Du pain et surtout des jeux, l’édito de Fabrice Grosfilley

Ce mercredi, Fabrice Grosfilley évoque dans son édito l’engouement pour les compétitions de football, et de sport en général, sur fond d’inflation et de guerre en Ukraine.

Le roi, l’équipe de foot et certaines bières sont ce qui reste de commun à tous les Belges. Cette petite phrase d’Yves Leterme a déjà 18 ans. Elle a peut-être un peu vieilli, mais pas tant que ça. S’il y a une chose dont tous les médias parlent aujourd’hui, c’est effectivement de football.

Si vous avez regardé les journaux télévisés ou ouvert les gazettes ces derniers jours, vous avez donc été servis. Il y a Felice Mazzù qui quitte l’Union pour le Sporting d’Anderlecht. Cette version 2.0 de Bossemans et Coppenolle a des allures de Borgia et de Borgen, avec trahison, cocufiage et poursuite en justice.
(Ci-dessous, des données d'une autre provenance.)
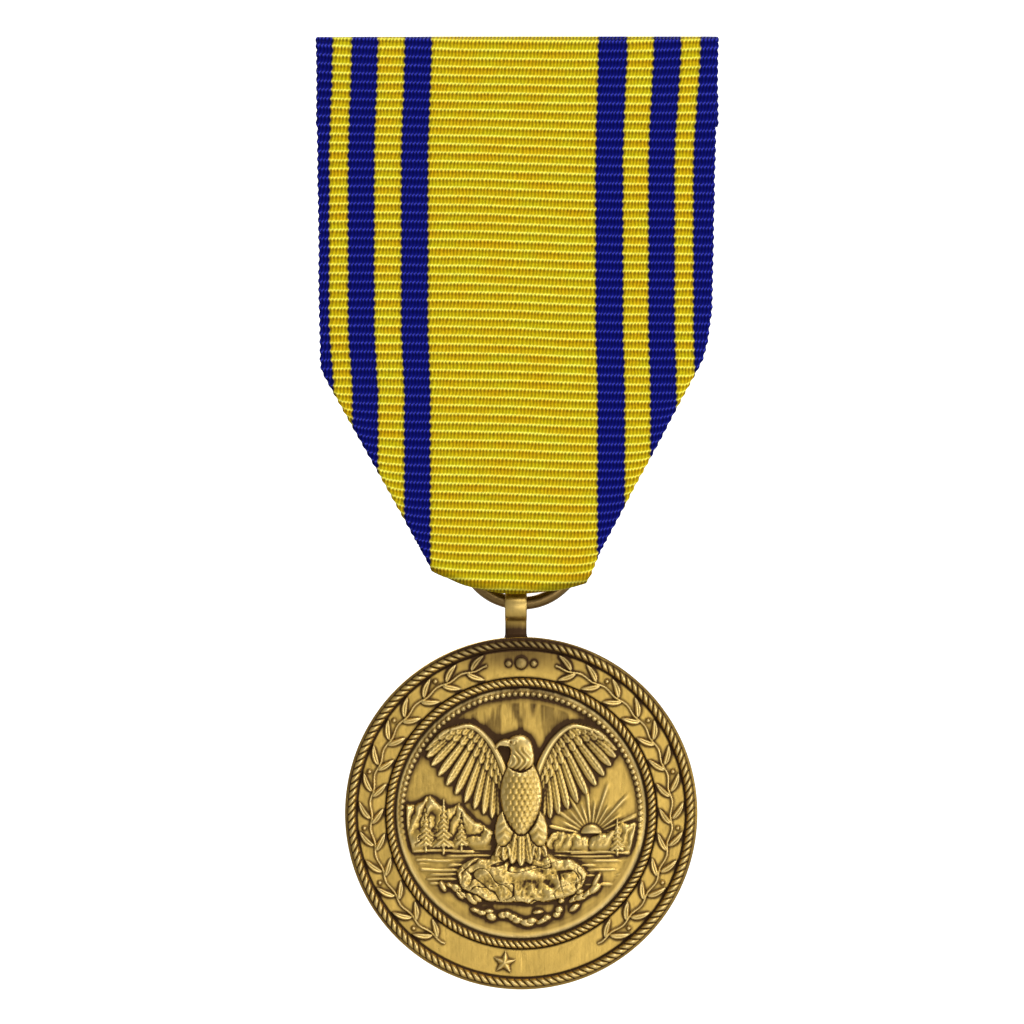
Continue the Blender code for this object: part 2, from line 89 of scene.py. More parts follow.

Nous avons une crispation diplomatique entre la France et le club de Liverpool : faux tickets, matraquage des supporters, encore plus grave que le Brexit. Il y a les Diables Rouges qui s’entraînent pour la Ligue des Nations. Eden Hazard qui pourrait faire un pas vers la prépension en équipe nationale alors qu’il est à peine à maturité quand il joue pour le Real de Madrid. Et rien que dans la journée d’aujourd’hui, Paul Pogba qui quitte Manchester, Mbaye Leye qui arrive à Zulte et Lukaku qui pourrait revenir à l’Inter.

La place que prend le football ces jours-ci dans les médias, dans les conversations, sur les réseaux sociaux, dans nos esprits, dit sans doute beaucoup de notre désir de légèreté. Après la Covid-19, la guerre en Ukraine, l’angoisse de l’inflation et l’augmentation des prix de l’énergie, nous serions ravis de regarder ailleurs, de parler d’autre chose, de nous fabriquer des héros. C’est Thibault Courtois qui gagne la Ligue des champions à lui tout seul. Sauf si vous regardez TF1 où l’homme du match était bien sûr Karim Benzema. Mais pourtant, cette hypnose collective ne change rien à la marche du monde. Il y a toujours la guerre en Ukraine, le prix du baril continue de monter et l’Afrique risque de se retrouver sans céréales. Sauf que ce n’est plus cela que les médias ont envie de vous montrer.

« Le foot, le foot, le foot, le foot, il n’y a plus que cela. La France est foutue. » C’est comme ça que Guy Bedos commençait l’un de ses sketchs en 1986. La même année, Pierre Desproges écrivait dans ses chroniques de la haine ordinaire la phrase suivante, entre autres amabilités, « quel sport est plus laid, plus balourd et moins gracieux que le foot ? » Que les comiques chargent le foot, c’était la règle dans ces années-là. Aujourd’hui, on ne s’y risquerait plus. C’est aussi un signe des temps.

Bon, j’exagère peut-être avec le football. On parle beaucoup de tennis aussi ces derniers jours. C’est l’effet Roland-Garros qui accompagne traditionnellement les révisions et les sessions d’examens des étudiants. Le choc Nadal Djokovic et une nouvelle polémique qui ne vous aura pas échappée. La programmation de matchs en soirée pour satisfaire aux appétits commerciaux d’un grand diffuseur américain. Car le sport n’est aujourd’hui rien sans son audience vidéo. Si cela passait jusqu’ici par de traditionnelles chaînes de TV, ce sont désormais les opérateurs de streaming qui s’arrachent les compétitions les plus populaires. Alors du pain et des jeux. L’expression date de l’antiquité pour dénoncer une forme de manipulation des masses par l’autorité politique. Divertir pour asservir. En 2022, c’est plus tout à fait vrai. Quand on divertit, il faut aussi et surtout que ça rapporte de l’argent.